Reproduce precisely the lines of the listing below, starting with the line that contains "corners = [piece.matrix_world" and stopping after the line that contains "obj.parent = None"; include nothing else.

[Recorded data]
· · · · ·

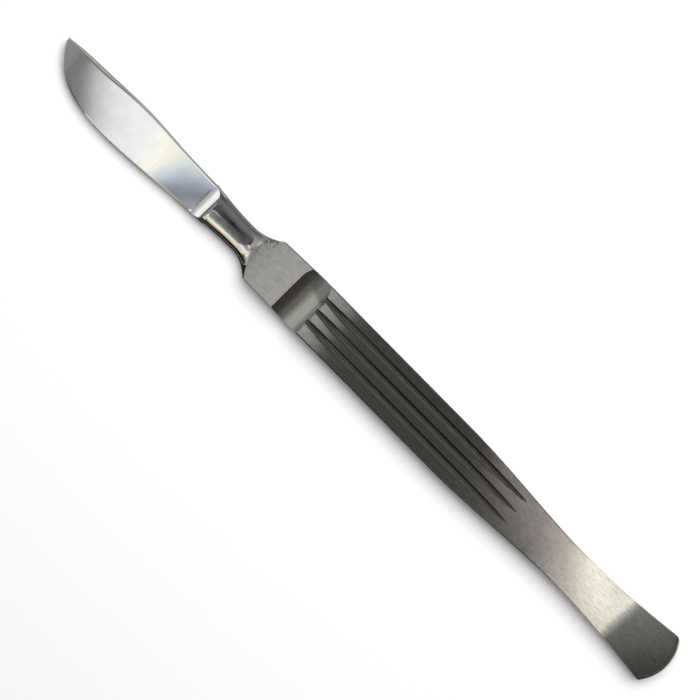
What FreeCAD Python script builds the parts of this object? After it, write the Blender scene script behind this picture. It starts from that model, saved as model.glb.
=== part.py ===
import FreeCAD, Part
import os
import re
import Sketcher

# Solid dissecting scalpel, forged and ground from one bar of stainless steel, in millimetres.
# Along X the blade's tip points to -X and the butt to +X. +Y is the spine side, -Y the cutting edge.
# The working frame starts at the heel, on the axis of the handle and half way through its thickness.
# The finished part is shifted so that it lies on its lower face, with its origin below its middle.

V = FreeCAD.Vector

SIZES = {
    # Lengths along the knife, from the tip to the butt
    "blade_length": 41.6,
    "neck_length": 12.5,
    "pad_length": 7.5,
    "scoop_length": 6.8,
    "grip_length": 34.9,
    "taper_length": 32.8,
    "butt_length": 23.9,
    # Blade: blank, ground faces that thin it from spine to edge, and honed edge
    "blank_thickness": 1.5,
    "ground_spine_line": 4.0,
    "ground_edge_line": 4.8,
    "ground_spine_tip": 0.2,
    "ground_spine_middle": 0.47,
    "ground_spine_heel": 0.7,
    "ground_edge_tip": 0.06,
    "ground_edge_middle": 0.07,
    "ground_edge_heel": 0.01,
    "bevel_width": 0.3,
    "bevel_rise": 0.1,
    "edge_land": 0.02,
    "spine_round": 0.12,
    # Collar at the heel, with the cove that the grinding wheel leaves in front of it
    "cove_start": 2.3,
    "cove_radius": 2.6,
    "cove_depth": 0.03,
    "collar_width": 6.5,
    "collar_height": 3.16,
    "collar_drop": 0.22,
    "collar_overhang": 0.1,
    # Neck: an oval that narrows from the heel to its waist and flares out and up into the handle
    "neck_width": 5.68,
    "neck_height": 3.0,
    "heel_width": 6.55,
    "flare_length": 5.03,
    "flare_step": 0.24,
    "flare_lean": 0.4,
    "flare_rise_length": 2.63,
    "flare_height": 7.7,
    # Handle: flat bar with straight sides, a waist and a flared, thinned butt
    "handle_thickness": 3.2,
    "shoulder_width": 10.2,
    "shoulder_spine_corner": 1.6,
    "shoulder_edge_corner": 0.3,
    "handle_width": 10.8,
    "taper_ease": 0.32,
    "waist_width": 7.75,
    "waist_ease": 0.31,
    "butt_ease": 0.27,
    "butt_width": 11.0,
    "butt_slope": 0.117,
    "butt_bulge": 2.0,
    "butt_thickness": 1.9,
    "butt_spine_corner": 0.9,
    "butt_edge_corner": 0.4,
    "butt_round": 0.8,
    "butt_land": 0.11,
    "thinning_length": 34.4,
    "thinning_start_ease": 8.0,
    "thinning_dip": 0.06,
    "end_facet_length": 12.4,
    "end_facet_drop": 0.44,
    "end_facet_lead": 6.0,
    "end_facet_lead_rise": 0.08,
    "edge_round": 0.25,
    # Thumb scoop, steep on the blade's side
    "scoop_depth": 0.75,
    "scoop_low": 3.2,
    # Three grip flutes on each face, each with a steep wall and a shallow one
    "flute_pitch": 2.65,
    "flute_width": 1.75,
    "flute_wall": 0.5,
    "flute_depth": 0.38,
    "flute_rim": 0.06,
    "flute_mouth": 0.16,
    "flute_lead": 1.0,
    "flute_run_in": 5.0,
    "flute_length": 52.7,
    "flute_run_out": 14.0,
    # How far the shapes that cut the steel reach past it, and how little they overlap where they only meet
    "tool_reach": 3.0,
    "tool_overlap": 0.06,
}

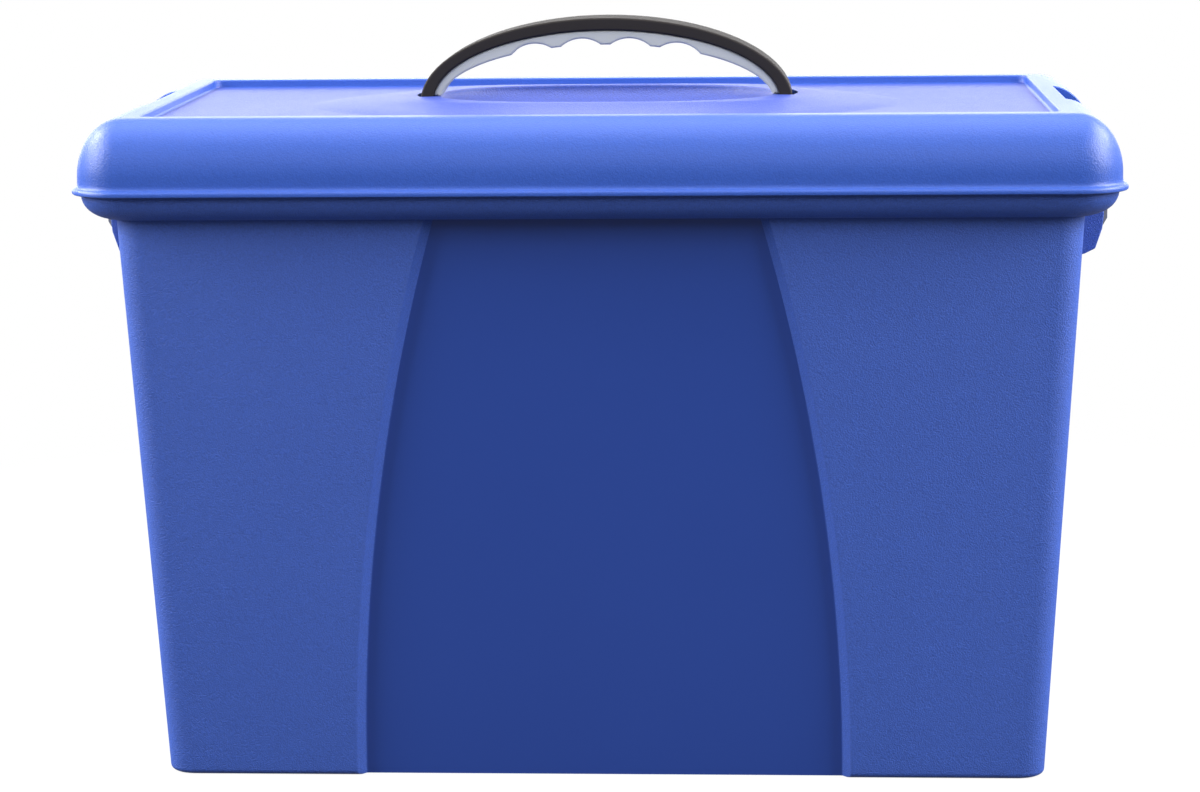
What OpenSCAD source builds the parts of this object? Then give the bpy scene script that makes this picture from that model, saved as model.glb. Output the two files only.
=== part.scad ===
// Portable file box: a drafted tub with a hanging-file ledge, a lift-off lid with a carry handle,
// and a swing latch at each end.  Millimetres, +Z up, front is -Y, origin at the centre of the base.

/* [Tub] */
// Width of the base over the end walls
base_w = 375; // [300:0.2:420]
// Depth of the base over the front and back walls
base_d = 177.2; // [140:0.2:220]
// Height from the base to the underside of the rim shoulder
wall_h = 241.3; // [200:0.1:300]
// How far each wall leans out from the base to the shoulder
draft_out = 12.1; // [6:0.2:20]
// Wall thickness of the tub
tub_wall = 2.6; // [2:0.1:4]
// Radius of the tub's upright corners
tub_corner_r = 10; // [6:0.5:16]
// Radius of the edge round the base
base_edge_r = 2.5; // [1.5:0.5:9]
// Fillet round the floor inside the tub
floor_fillet = 3; // [1:0.5:5]
// How far the rim shoulder overhangs the wall
shoulder_out = 13.2; // [11:0.1:16]
// Height of the rounded rim shoulder
shoulder_h = 10.7; // [7:0.1:14]
// Radius of the shoulder's corners in plan
shoulder_corner_r = 18; // [14:0.5:24]
// Height of the lip that stands up inside the lid
lip_h = 5.8; // [3:0.1:8]
// Gap between the lip and the inside of the lid
lip_gap = 0.8; // [0.4:0.1:1.2]

/* [Front and back panels] */
// Half-width of the sunk panel at the base
panel_half_w = 105.3; // [80:0.1:120]
// Radius of the long arc of the panel's side edges
panel_arc_r = 855; // [600:5:1500]
// Depth of the sunk panel
panel_depth = 4.5; // [2:0.1:6]
// Width of the sloped step round the panel
panel_step = 3.4; // [1:0.1:5]

/* [Lid] */
// How far the lid's skirt stands outside the tub's shoulder
skirt_out = 1.3; // [0.8:0.1:2]
// Height of the lid from its bottom edge to the crest
lid_h = 30.8; // [30:0.1:44]
// Wall thickness of the lid
lid_wall = 2.6; // [2:0.1:3.2]
// Width of the round-over between skirt and crest
round_w = 18.9; // [17.6:0.1:20]
// Height of the round-over between skirt and crest
round_h = 24; // [21:0.1:25]
// How far the bead stands out from the skirt
bead_out = 2.3; // [1:0.1:3]
// Height of the bead
bead_h = 2.6; // [1.8:0.1:3.4]
// Depth of the shallow recess in the lid's top
recess_depth = 3.6; // [2:0.1:4.4]
// Width of the border between crest and recess
border_w = 5.9; // [4:0.1:9]
// Softness of the recess's edges
recess_edge = 1.2; // [0.4:0.1:2]
// Corner radius of the recess
recess_corner_r = 5; // [3:0.5:12]
// Gap between the lid's bottom edge and the tub's shoulder
lid_seat_gap = 0.3; // [0.2:0.05:0.5]

/* [Finger scoop and its raised pad] */
// Half-length of the scoop under the handle
scoop_half_l = 72.4; // [60:0.1:73]
// Half-width of the scoop, front to back
scoop_half_w = 43; // [30:0.5:50]
// Depth of the scoop
scoop_depth = 10; // [6:0.5:12]
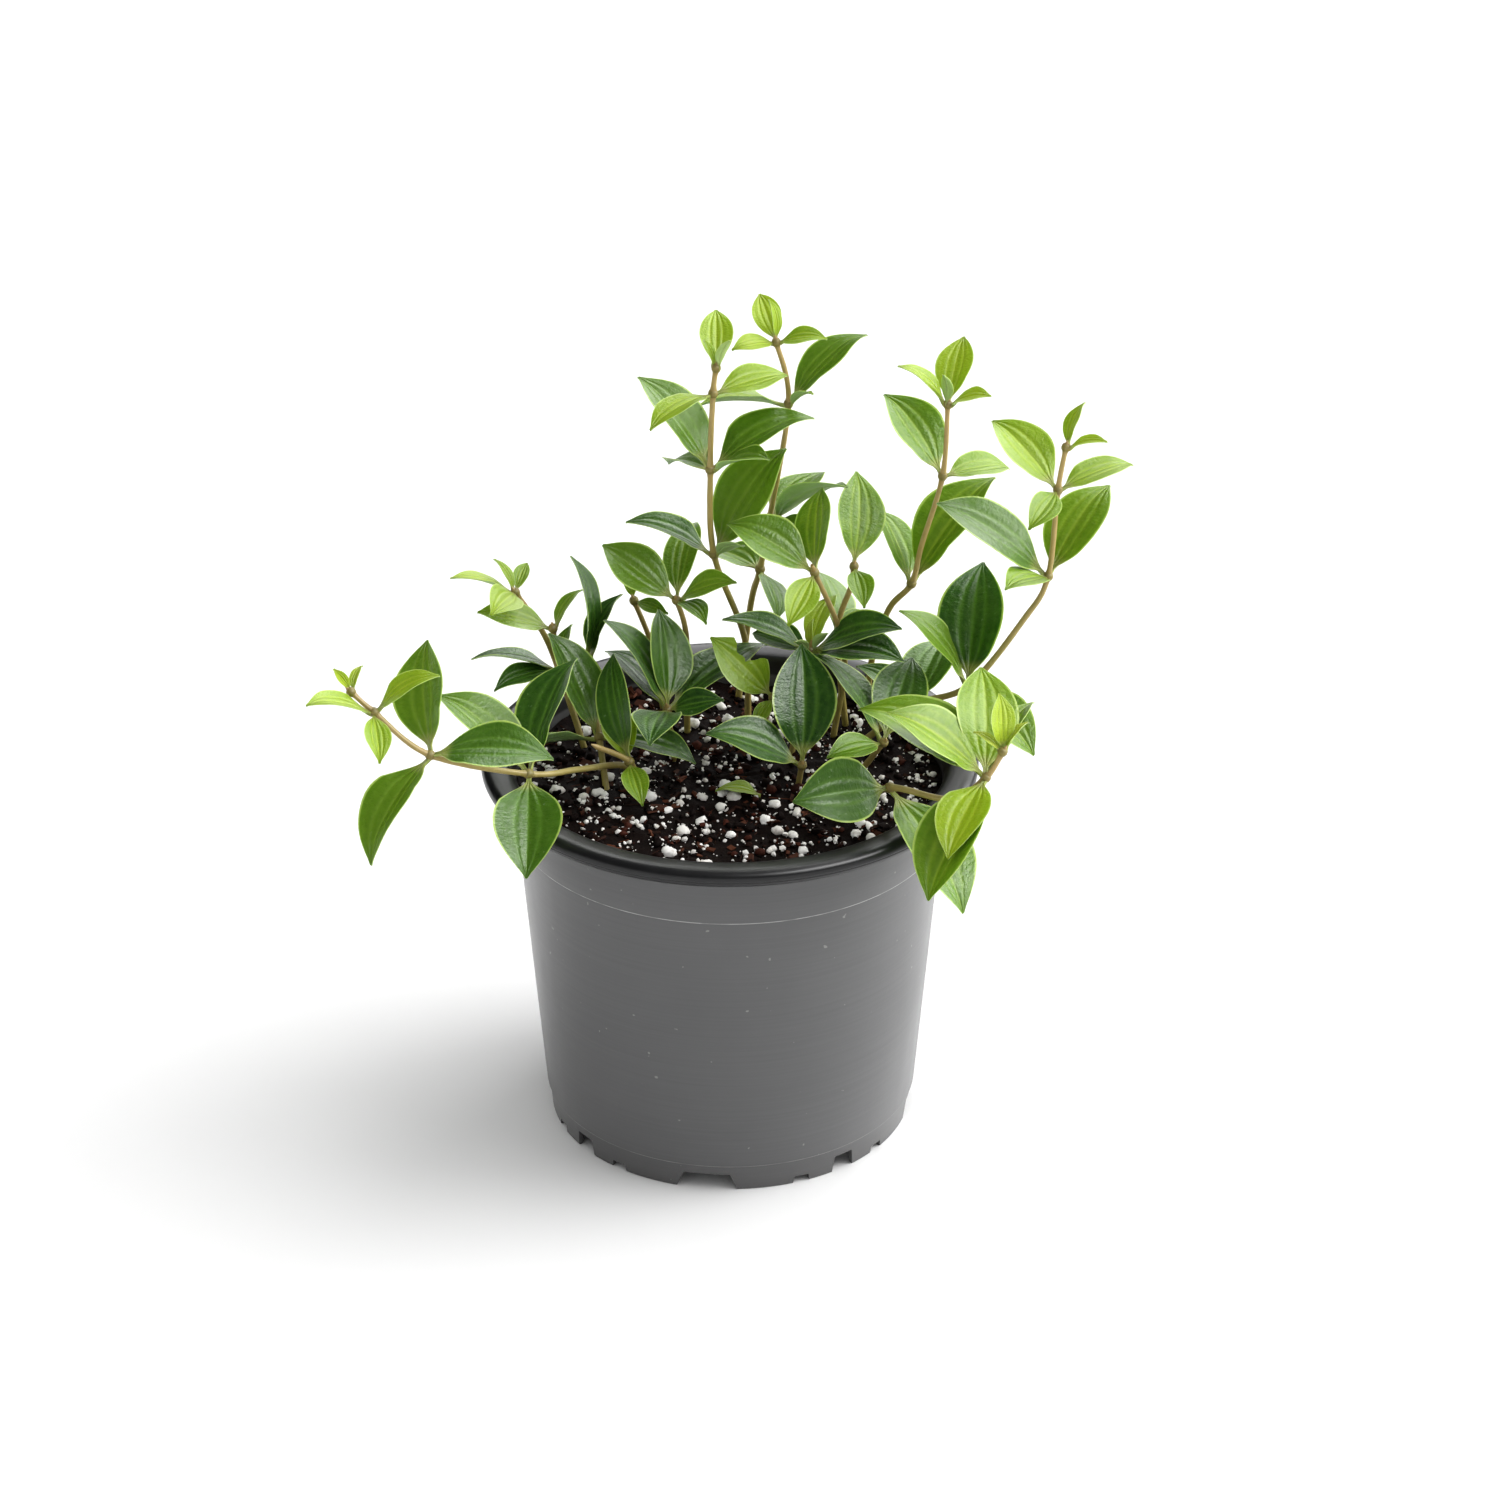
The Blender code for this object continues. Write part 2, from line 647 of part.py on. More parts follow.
def build():
    """Build the whole potted plant, standing on the floor with its box centred on the origin."""
    clear_scene()
    holder = bpy.data.objects.new("potted_peperomia", None)
    bpy.context.scene.collection.objects.link(holder)
    routes = {shoot: full_route(points) for shoot, (points, _) in SHOOTS.items()}
    pieces = [make_pot(holder), make_soil(holder, routes)]
    for shoot, route in routes.items():
        stem = finish_mesh(tube(route, len(route) - 1.0, 0.0), "stem_" + shoot)
        pieces.append(add_object("stem_" + shoot, stem, "stem", holder))
    around = {piece.name: mesh_tree(piece.data) for piece in pieces}
    make_whorls(routes, around, holder)
    bpy.context.view_layer.update()
    corners = [piece.matrix_world @ vert.co for piece in bpy.data.objects
               if piece.name.startswith(("pot", "leaves")) and piece.type == "MESH"
               for vert in piece.data.vertices]
    centre_x = (min(corner.x for corner in corners) + max(corner.x for corner in corners)) / 2
    centre_y = (min(corner.y for corner in corners) + max(corner.y for corner in corners)) / 2
    holder.location = (-centre_x, -centre_y, 0)


build()
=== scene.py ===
# %% [markdown]
# # A potted peperomia
# A young trailing peperomia stands in a round nursery pot. The lesson loads the plain solid model of
# the plant, and then grows a finer skin over every piece of it: the pot, the soil, the stems and the
# whorls of leaves. The solid model could be painted as it is, but its leaves are flat plates, so
# each of its pieces is replaced by a detailed one that stands in the same place.

# %% Load the solid model
import math
import random

import bmesh
import bpy
from mathutils import Matrix, Vector, noise
from mathutils.kdtree import KDTree


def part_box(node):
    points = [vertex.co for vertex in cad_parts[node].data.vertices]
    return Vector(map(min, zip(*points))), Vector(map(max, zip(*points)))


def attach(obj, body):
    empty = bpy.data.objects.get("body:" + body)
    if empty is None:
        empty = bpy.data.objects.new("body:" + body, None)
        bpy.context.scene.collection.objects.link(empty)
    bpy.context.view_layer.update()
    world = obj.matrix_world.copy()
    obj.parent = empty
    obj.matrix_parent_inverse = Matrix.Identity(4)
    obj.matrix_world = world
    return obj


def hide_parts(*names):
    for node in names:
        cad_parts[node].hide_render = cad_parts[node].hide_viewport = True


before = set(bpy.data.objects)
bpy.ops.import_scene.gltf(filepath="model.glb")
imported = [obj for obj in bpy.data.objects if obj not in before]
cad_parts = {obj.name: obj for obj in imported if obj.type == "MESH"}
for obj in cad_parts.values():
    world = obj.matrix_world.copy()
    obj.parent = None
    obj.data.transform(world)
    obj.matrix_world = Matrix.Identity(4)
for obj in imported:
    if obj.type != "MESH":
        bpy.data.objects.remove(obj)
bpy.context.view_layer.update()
MM = 0.001
pot_low, pot_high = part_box("pot")
AXIS = Vector(((pot_low.x + pot_high.x) / 2, (pot_low.y + pot_high.y) / 2, 0))
SOIL_LEVEL = 120 * MM
print("nodes", len(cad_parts), "pot axis", [round(value, 5) for value in AXIS])

# %% [markdown]
# ## Camera
# A long lens stands well back and looks down at the plant at 28 degrees, as a product picture does.
# A long lens keeps the pot's sides nearly parallel. The camera is placed from the pot's own axis, so
# it follows the pot.

# %% Place the camera
CAMERA_OFFSET = Vector((0, -1.2769, 0.8078))
CAMERA_TILT = 62.01
CAMERA_PAN = -0.29
camera = bpy.data.objects.new("camera", bpy.data.cameras.new("camera"))
camera.data.lens = 108
camera.data.sensor_width = 36
camera.location = AXIS + CAMERA_OFFSET
camera.rotation_euler = (math.radians(CAMERA_TILT), 0, math.radians(CAMERA_PAN))
bpy.context.scene.collection.objects.link(camera)
bpy.context.scene.camera = camera
print("camera looks down", round(90 - CAMERA_TILT, 2), "degrees")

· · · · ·

Finished answer:
    corners = [piece.matrix_world @ vert.co for piece in bpy.data.objects
               if piece.name.startswith(("pot", "leaves")) and piece.type == "MESH"
               for vert in piece.data.vertices]
    centre_x = (min(corner.x for corner in corners) + max(corner.x for corner in corners)) / 2
    centre_y = (min(corner.y for corner in corners) + max(corner.y for corner in corners)) / 2
    holder.location = (-centre_x, -centre_y, 0)


build()
=== scene.py ===
# %% [markdown]
# # A potted peperomia
# A young trailing peperomia stands in a round nursery pot. The lesson loads the plain solid model of
# the plant, and then grows a finer skin over every piece of it: the pot, the soil, the stems and the
# whorls of leaves. The solid model could be painted as it is, but its leaves are flat plates, so
# each of its pieces is replaced by a detailed one that stands in the same place.

# %% Load the solid model
import math
import random

import bmesh
import bpy
from mathutils import Matrix, Vector, noise
from mathutils.kdtree import KDTree


def part_box(node):
    points = [vertex.co for vertex in cad_parts[node].data.vertices]
    return Vector(map(min, zip(*points))), Vector(map(max, zip(*points)))


def attach(obj, body):
    empty = bpy.data.objects.get("body:" + body)
    if empty is None:
        empty = bpy.data.objects.new("body:" + body, None)
        bpy.context.scene.collection.objects.link(empty)
    bpy.context.view_layer.update()
    world = obj.matrix_world.copy()
    obj.parent = empty
    obj.matrix_parent_inverse = Matrix.Identity(4)
    obj.matrix_world = world
    return obj


def hide_parts(*names):
    for node in names:
        cad_parts[node].hide_render = cad_parts[node].hide_viewport = True


before = set(bpy.data.objects)
bpy.ops.import_scene.gltf(filepath="model.glb")
imported = [obj for obj in bpy.data.objects if obj not in before]
cad_parts = {obj.name: obj for obj in imported if obj.type == "MESH"}
for obj in cad_parts.values():
    world = obj.matrix_world.copy()
    obj.parent = None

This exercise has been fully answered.